Platformy kryptowalutowe na celowniku regulatorów. Krach FTX "wiele zmienia"
Krach giełdy FTX spowodował wzrost zainteresowania międzynarodowego nadzoru uregulowaniem sektora kryptowalut. W międzyczasie, chociaż FTX jest skazany na upadek, to mała grupa ochotników wierzy, że Serum, inna giełda kryptowalutowa Sama Bankmana-Frieda, jest warta ocalenia.
Kryptowaluty takie jak bitcoin istnieją od lat, ale organy regulacyjne opierały się przed wkraczaniem na ten grząski grunt, aby wyznaczyć przejrzyste zasady ich funkcjonowania. To jednak wkrótce ulegnie zmianie, jak wynika z zapowiedzi Belga Jean-Paula Servaisa, nowego szefa Międzynarodowej Organizacji Komisji Papierów Wartościowych (IOSCO).
Madrycka IOSCO jest organem parasolowym dla strażników rynku, takich jak Komisja Papierów Wartościowych i Giełd w Stanach Zjednoczonych, Bafin w Niemczech, Japońska Agencja Usług Finansowych i brytyjski Financial Conduct Authority.
- Implozja, która nastąpiła w FTX, pozostawiła milion wierzycieli w obliczu strat sięgających miliardów dolarów.
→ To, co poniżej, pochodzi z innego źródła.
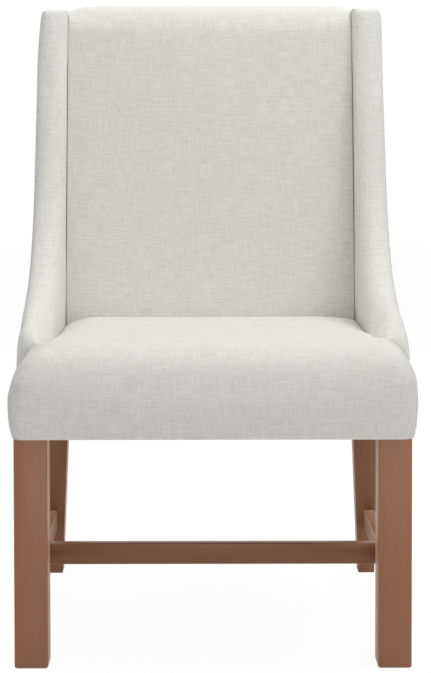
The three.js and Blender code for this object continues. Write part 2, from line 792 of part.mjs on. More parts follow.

To naprawdę wiele zmienia - powiedział Servais agencji Reuters.
IOSCO, które koordynuje zasady dla krajów G20 i innych, określiło już zasady regulowania stablecoinów. To też rodzaj kryptowalut, a konkretniej tokenów płatniczych, których wartość jest trwale powiązana z wartością określonej tradycyjnej waluty fiducjarnej (najczęściej dolara amerykańskiego, rzadziej euro) lub innego dobra np. złota, srebra czy ropy naftowej. Teraz uwaga IOSCO kieruje się na platformy, które nimi handlują.
W finansach głównego nurtu istnieje funkcjonalny podział na takie działania jak pośrednictwo, handel, usługi bankowe i emisja, przy czym każda z nich ma swój własny zestaw zasad postępowania i zabezpieczeń. - Czy tak jest w przypadku rynku kryptowalut? Powiedziałbym, że w większości przypadków nie - przyznał Servais. Istnieją np. tzw. konglomeraty kryptowalutowe, takie jak FTX, wykonujące wiele ról, takich jak usługi maklerskie, przechowywanie, handel własny, emisja tokenów. To wszystko odbywa się pod jednym dachem, co powoduje konflikty interesów.
- Ze względu na ochronę inwestorów istnieje potrzeba zapewnienia dodatkowej jasności dla tych rynków kryptowalut poprzez ukierunkowane wskazówki dotyczące stosowania zasad IOSCO do aktywów kryptowalutowych. Zamierzamy opublikować raport z konsultacji w tych sprawach w pierwszej połowie 2023 roku - dodał Servais.
Tymczasem po upadku FTX, grupa wolontariuszy zebrała się, aby spróbować uratować Serum, czyli drugą giełdę kryptowalutowa, która - ich zdaniem - warta jest ocalenia. Tyle że Serum stoi w obliczu własnego kryzysu. Jednak Brian Long, jeden z wolontariuszy pracujących nad projektem ratowania giełdy, twierdzi, że jej kluczowa rola w Solanie, głównej sieci blockchain, oznacza, że jest zbyt ważna, aby pozostawić ją na pastwę losu.
Podczas gdy Serum jest technicznie zarządzane przez zdecentralizowaną organizację autonomiczną (DAO), FTX posiada tajne klucze wymagane do wprowadzania zmian w kodzie. Upadek Serum mógłby spowodować chaos dla użytkowników aplikacji Solana. - Oczywistą decyzją było sklonowanie giełdy i rozpoczęcie od nowa. To proces znany w kręgach kryptowalutowych jako tzw. forking - rzekł Long.
Forking wymaga, aby wszyscy zgodnie migrowali ze starej wersji do nowego klonu, nie tylko klienci, ale także programiści, których aplikacje zależą od Serum i animatorzy rynku, którzy dostarczają fundusze, aby umożliwić handel. Nowa wersja Serum jest identyczna z oryginałem z technicznego punktu widzenia, ale działa pod nazwą Open Book. Jak przyznają pomysłodawcy nazwy, był to ukłon w stronę przejrzystości, której brakowało na FTX.